RTC time drift calculation ???

Thread Starter

mishra87

Joined Jan 17, 2016
1,034
I have 32.768KHz internal RTC in STM32L.
Now I have choosen crystal +/-20PPM.
How to calculate time drift of RTC ???

Thanks !!!
 

MrChips

Joined Oct 2, 2009
30,618
We can examine this in different ways.

How many minutes are there in one year?

1 year = 365 x 24 x 60 = 525,600 minutes
Hence there are about 1 million minutes in 2 years.
If your clock was stable to 1 ppm, it might drift 1 minute in 2 years.
If your clock was off by 20 ppm, the error would be 20 minutes after 2 years.

Here is another view.
How many seconds in 12 days?
12 days = 12 x 24 x 60 x 60 = 1,036,800 seconds
Hence we can do the same analysis.
1 ppm = 1 second error in 12 days.
20 ppm = 20 second error in 12 days.

And another view.
There are 60 x 60 x 14 = 50,400 seconds in 14 hours.
An oscillator with 20 ppm error would have a 1-second error in 14 hours.

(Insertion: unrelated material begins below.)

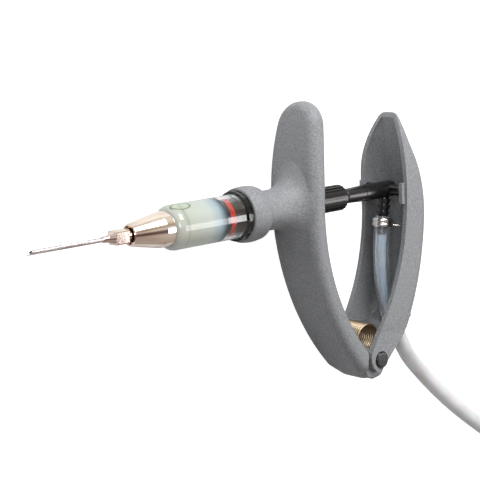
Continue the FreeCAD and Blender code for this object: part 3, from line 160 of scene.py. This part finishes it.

However, ±20 ppm does not tell the whole story.
You need to know about the temperature dependency of the crystal oscillator.

You also need to put a trimmer capacitor in your crystal oscillator circuit. Even though the crystal may have a ±20 ppm specification, the purpose of the trimmer capacitor is to reduce the absolute error to less than 1 ppm.

At 1ppm absolute error, an RTC might have an error of 1 minute in 2 years which is beyond most everyday time-keeping expectations.
 

Thread Starter

mishra87

Joined Jan 17, 2016
1,034
We can examine this in different ways.

How many minutes are there in one year?

1 year = 365 x 24 x 60 = 525,600 minutes
Hence there are about 1 million minutes in 2 years.
If your clock was stable to 1 ppm, it might drift 1 minute in 2 years.
If your clock was off by 20 ppm, the error would be 20 minutes after 2 years.

Here is another view.
How many seconds in 12 days?
12 days = 12 x 24 x 60 x 60 = 1,036,800 seconds
Hence we can do the same analysis.
1 ppm = 1 second error in 12 days.
20 ppm = 20 second error in 12 days.

And another view.
There are 60 x 60 x 14 = 50,400 seconds in 14 hours.
An oscillator with 20 ppm error would have a 1-second error in 14 hours.

However, ±20 ppm does not tell the whole story.
You need to know about the temperature dependency of the crystal oscillator.

You also need to put a trimmer capacitor in your crystal oscillator circuit. Even though the crystal may have a ±20 ppm specification, the purpose of the trimmer capacitor is to reduce the absolute error to less than 1 ppm.

At 1ppm absolute error, an RTC might have an error of 1 minute in 2 years which is beyond most everyday time-keeping expectations.

Thank you so much !!!!
MrChips.
Wonderfull explanation !!!

Yes , Time drift varry as Temp rise above and below of 25degC !!!